3. Sayyidul Istighfar

وعنْ شَدَّادِ بْنِ أَوْسٍ عن النَّبِيِّ ﷺ قالَ: سيِّدُ الاسْتِغْفار أَنْ يقُول الْعبْدُ: اللَّهُمَّ أَنْتَ رَبِّي، لاَ إِلَه إِلاَّ أَنْتَ خَلَقْتَني وأَنَا عَبْدُكَ، وأَنَا عَلَى عهْدِكَ ووعْدِكَ مَا اسْتَطَعْتُ، أَعُوذُ بِكَ مِنْ شَرِّ مَا صنَعْتُ، أَبوءُ لَكَ بِنِعْمتِكَ علَيَ، وأَبُوءُ بذَنْبي فَاغْفِرْ لِي، فَإِنَّهُ لاَ يغْفِرُ الذُّنُوبِ إِلاَّ أَنْتَ. منْ قَالَهَا مِنَ النَّهَارِ مُوقِنًا بِهَا، فَماتَ مِنْ يوْمِهِ قَبْل أَنْ يُمْسِيَ، فَهُو مِنْ أَهْلِ الجنَّةِ، ومَنْ قَالَهَا مِنَ اللَّيْلِ وهُو مُوقِنٌ بِهَا فَمَاتَ قَبل أَنْ يُصْبِح، فهُو مِنْ أَهْلِ الجنَّةِ رواه البخاري

Dari Syadad bin Aus, dari nabi Shallallahu alaihi Wa sallam bersabda, ” Sayyidul Istighfar seorang hamba Allah mengatakan,
“Ya Allah, Engkaulah Tuhanku tiada tuhan selain Engkau yang menciptakan aku. Dan aku adalah hamba-Mu, dan aku akan setia pada janjiku kepada-Mu semampuku. Aku berlindung kepada-Mu dari keburukan yang aku perbuat. Kuakui segala nikmat-Mu atasku dan aku akui segala dosaku. Maka ampunilah aku karena sesungguhnya tidak ada yang bisa mengampuni dosa kecuali Engkau.”
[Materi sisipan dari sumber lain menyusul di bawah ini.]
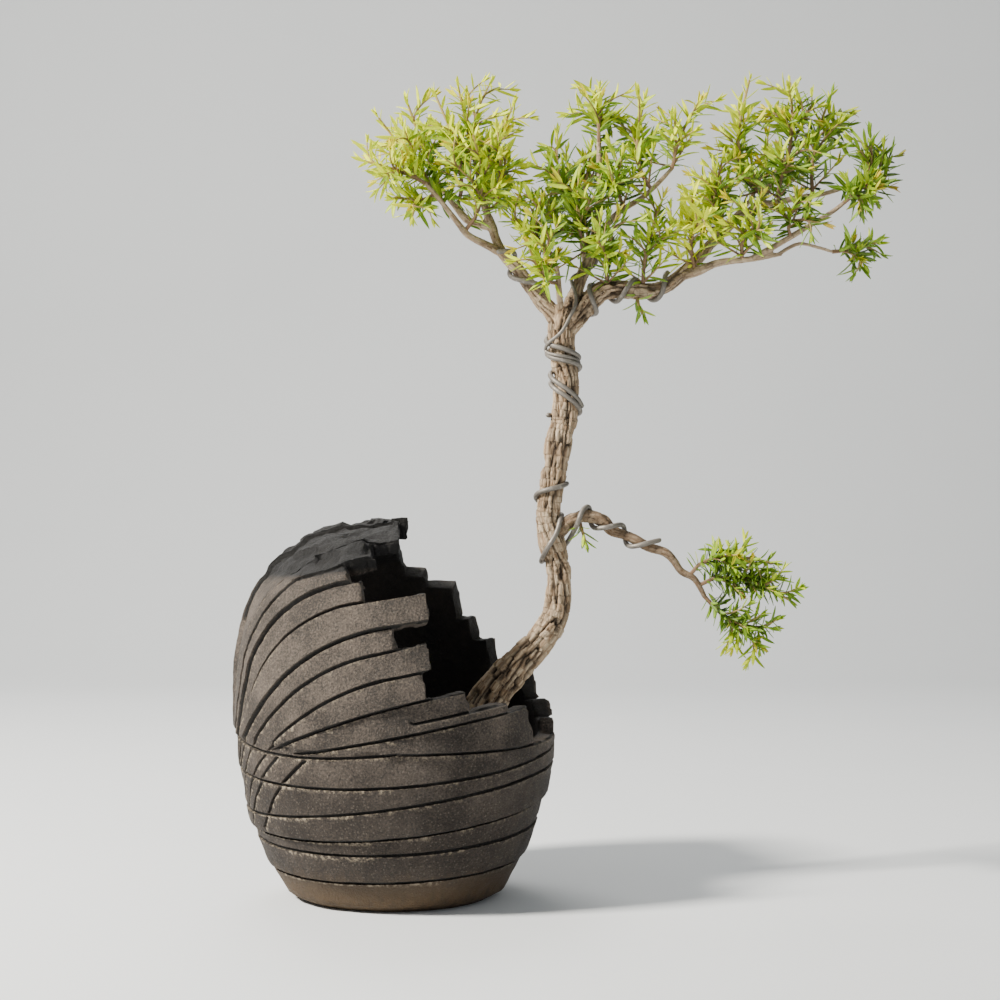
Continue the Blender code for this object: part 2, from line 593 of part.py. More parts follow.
def make_wires(space):
    """The wires, one after the other, each added to the space that the next one keeps clear of."""
    for name, wire in WIRES.items():
        bm = bmesh.new()
        route = wire_route(wire, space)
        radii = [wire.radius] * len(route)
        add_tube(bm, route, radii, WIRE_SIDES)
        space.add_route(name, route, radii)
        finish(new_object(name, bm), (0.30, 0.28, 0.25), 0.4, metallic=0.8)


def shoot_route(root, normal, tip):
    """Centres of a shoot that leaves along the normal and bends towards its tip."""
    reach = (tip - root).length
    bend = root + normal * reach * SHOOT_BEND
    route = []
    for i in range(SHOOT_RINGS):
        share = i / (SHOOT_RINGS - 1)
        route.append(root * (1 - share) ** 2 + bend * 2 * share * (1 - share) + tip * share**2)
    return route


def on_route(route, share):
    """Place and direction at a share of the way along a route of evenly numbered points."""
    where = share * (len(route) - 1)
    i = min(int(where), len(route) - 2)
    return route[i].lerp(route[i + 1], where - i), (route[i + 1] - route[i]).normalized()


def spray_shoots(spray):
    """The routes of the spray's shoots: the first leaves the limb, and the others leave the first."""
    place, ahead, radius = limb_at(LIMBS[spray.limb], spray.along)
    first_tip = Vector(spray.tips[0])
    if spray.along == 1:
        normal = ahead
        root = place + ahead * TIP_GAP
    else:
        towards = first_tip - place
        normal = (towards - ahead * towards.dot(ahead)).normalized()
        root = place + normal * (radius + ROOT_GAP)
    shoots = [shoot_route(root, normal, first_tip)]
    for i, tip in enumerate(spray.tips[1:]):
        fork, along_first = on_route(shoots[0], FIRST_FORK + FORK_STEP * i)
        shoots.append(shoot_route(fork, along_first, Vector(tip)))
    return shoots


def leaf_frame(route, share, number):
    """Where a leaf sits on its shoot: its root, the way it points and the way its width runs."""
    place, ahead = on_route(route, share)
    side = ahead.orthogonal().normalized()
    turn = Matrix.Rotation(GOLDEN_ANGLE * number, 3, ahead)
    outward = turn @ side
    pointing = (ahead * math.cos(LEAF_TILT) + outward * math.sin(LEAF_TILT)).normalized()
    return place, pointing, ahead.cross(outward).normalized()


def add_leaf(bm, root, pointing, across):
    """A thin lens with its inner tip buried in the twig."""
    length = LEAF_LENGTH + LEAF_BURIED
    made = bmesh.ops.create_uvsphere(bm, u_segments=4, v_segments=2, radius=1)["verts"]
    size = Matrix.Diagonal((LEAF_WIDTH / 2, LEAF_THICK / 2, length / 2, 1))
    turn = Matrix((across, pointing.cross(across), pointing)).transposed().to_4x4()
    middle = root + pointing * (length / 2 - LEAF_BURIED)
    bmesh.ops.transform(bm, matrix=Matrix.Translation(middle) @ turn @ size, verts=made)


def shoot_radii(count):
    return [SHOOT_RADIUS + (SHOOT_TIP_RADIUS - SHOOT_RADIUS) * i / (count - 1) for i in range(count)]


def make_sprays(space):
    """Every spray's twigs first, then its leaves, each leaf only where it clears what is already there."""
    shoots = {name: spray_shoots(spray) for name, spray in SPRAYS.items()}
    for name, routes in shoots.items():
        for route in routes:
            space.add_route(name, route, shoot_radii(len(route)))
    for name, routes in shoots.items():
        bm = bmesh.new()
        add_tube(bm, routes[0], shoot_radii(SHOOT_RINGS), SHOOT_SIDES)
        spray = new_object(name, bm)
        growth = bmesh.new()
        for route in routes[1:]:
            add_tube(growth, route, shoot_radii(SHOOT_RINGS), SHOOT_SIDES)
        for route in routes:
            for number in range(LEAVES_PER_SHOOT):
                share = FIRST_LEAF + (1 - FIRST_LEAF) * number / LEAVES_PER_SHOOT
                root, pointing, across = leaf_frame(route, share, number)
                end = root + pointing * LEAF_LENGTH
                if space.clearance(name, root, end) > LEAF_WIDTH / 2 + LEAF_CLEARANCE:
                    add_leaf(growth, root, pointing, across)
                    space.add_route(name, (root, end), (LEAF_WIDTH / 2, LEAF_WIDTH / 2))
        boolean(spray, new_object(f"{name}_growth", growth, helper=True), "UNION", overlapping=True)
        finish(spray, (0.25, 0.38, 0.07), 0.5)


def clear_scene():
    for old in list(bpy.data.objects):
        bpy.data.objects.remove(old)


def main():
    clear_scene()
    make_pot()
    make_drainage_mesh()
    make_soil()
    make_wood()
    space = Space()
    for limb in LIMBS.values():
        space.add_route("wood", vector_route(limb), limb_radii(limb))
    make_wires(space)
    make_sprays(space)


main()
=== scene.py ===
"""Looks of a wired bonsai tree in a hooded, hand-built stoneware pot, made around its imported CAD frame.

Metres, +Z up, origin in the middle of the pot's flat underside, front towards -Y. Tables that say so are in
millimetres and go through MM. Every piece rides on the one body, "root".
"""

import logging
import math
import random
from collections.abc import Callable, Iterable
from dataclasses import dataclass, field, replace
from enum import Enum

import bmesh
import bpy
import numpy as np
from mathutils import Matrix, Vector, noise


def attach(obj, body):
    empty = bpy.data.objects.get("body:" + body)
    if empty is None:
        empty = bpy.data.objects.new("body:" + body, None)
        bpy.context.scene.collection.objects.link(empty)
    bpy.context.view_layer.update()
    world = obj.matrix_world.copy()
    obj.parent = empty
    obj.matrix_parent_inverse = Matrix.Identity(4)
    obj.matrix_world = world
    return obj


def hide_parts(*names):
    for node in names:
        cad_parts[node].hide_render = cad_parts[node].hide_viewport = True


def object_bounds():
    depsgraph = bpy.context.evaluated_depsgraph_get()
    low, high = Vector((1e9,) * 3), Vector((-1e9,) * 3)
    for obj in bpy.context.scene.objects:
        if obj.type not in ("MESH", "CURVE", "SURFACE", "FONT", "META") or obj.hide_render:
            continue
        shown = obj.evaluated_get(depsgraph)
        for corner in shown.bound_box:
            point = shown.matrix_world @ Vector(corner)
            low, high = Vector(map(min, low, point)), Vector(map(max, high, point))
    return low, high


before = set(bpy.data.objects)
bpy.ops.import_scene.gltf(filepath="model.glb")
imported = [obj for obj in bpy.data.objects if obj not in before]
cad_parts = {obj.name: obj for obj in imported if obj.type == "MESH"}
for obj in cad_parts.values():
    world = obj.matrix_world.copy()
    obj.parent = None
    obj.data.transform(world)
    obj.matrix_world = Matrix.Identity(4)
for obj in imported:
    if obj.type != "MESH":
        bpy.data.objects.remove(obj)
CAD_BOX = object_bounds()

log = logging.getLogger("bonsai")

MM = 0.001
BODY = "root"
FRONT = Vector((0, -1, 0))
UP = Vector((0, 0, 1))
GOLDEN_ANGLE = math.radians(137.5)
SMOOTH_ANGLE = math.radians(38)
SMALLEST = 1e-6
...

“Siapa yang membaca sayyidul istighfar pada siang hari dengan yakin, kemudian meninggal dunia sebelum datang waktu sore, maka dia termasuk ahli surga. Dan siapa saja yang membaca di waktu malam dengan yakin, kemudian dia meninggal sebelum pagi, maka dia juga termasuk penghuni surga.” (HR. Bukhari).